COULD IT BE that Obama's coalition (young voters, professionals, crossover men, the educated, the economically stable middle class voters, African American voters) gives him enough of a cushion? Maybe Democrats won't need as many working class whites to win the election; correspondingly, the polarized primary has pushed them away from their nominee in general. What accounts for the disparity between the astonishingly high numbers of Democrats in states like Kentucky and West Virginia who say they'd vote for McCain -- and Obama's national lead in the polls? What is his coalition? And how does it translate into the 50 constituent parts of what a national lead actually is? Might Obama's strength in the popular vote be a reflection of Democratic energy in large states and Republican sloth in large states -- rather than a reflection of the coalition he needs to win the general election? States are more internally diverse than regions of states are. In other words -- are the demographics of Obama's coalition so skewed (in terms of previous coalitions) that his national lead will greatly overstate his relative strength in the electoral college? Or is Obama's new coalition so robust as to absorb some of the bleeding of white, working class men in states like Ohio and Pennsylvania and still end up winning? Tentative points to support the latter theory can be found in Obama's primary victory in Iowa, where turnout far exceeded the expectations of everyone, in Wisconsin and Minnesota and Colorado, where Obama won handily but especially among Obama's core demographic groups, and in the way the campaign has been able to organize 75,000 rallies on a May Sunday in Oregon.

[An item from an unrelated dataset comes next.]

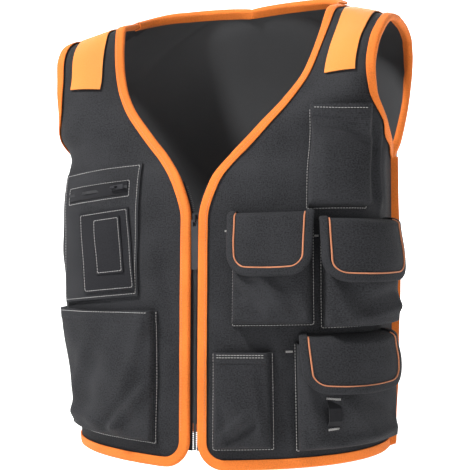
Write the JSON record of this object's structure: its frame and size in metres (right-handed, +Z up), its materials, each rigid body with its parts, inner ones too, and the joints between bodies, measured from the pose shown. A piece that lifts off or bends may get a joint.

Maybe the coalition will stay the same, but the internal composition of the coalition will change dramatically. For all the talk of Obama forcing himself to somehow appeal to Jacksonian Democrats, as if one can, by sheer will, force someone to accept you, what Obama is offering might not be what those Democrats want. The conceit in all this is that we assume that Democrats all want the same thing... they just want to hear their politicians offer in ways that they can relate to. I don't think that's the case. In general, urban Democrats want different things (economically, culturally, intellectually) than Democrats who live outside cities. If anything, the more Obama tries to cast his lot with these voters, the more they reject him and the more the real coalitions harden.

It goes without saying that white working class voters in Wisconsin are different than white working class voters in Kentucky, too. So maybe the question for Obama is: which white working class voters should he spend time courting? Should he spend any time in West Virginia, where centuries of racism and cultural conservative have calcified and still govern vote choice; or in Wisconsin, where, although racial and cultural tensions remain, they are soft, in decline, and are subordinate to other concerns?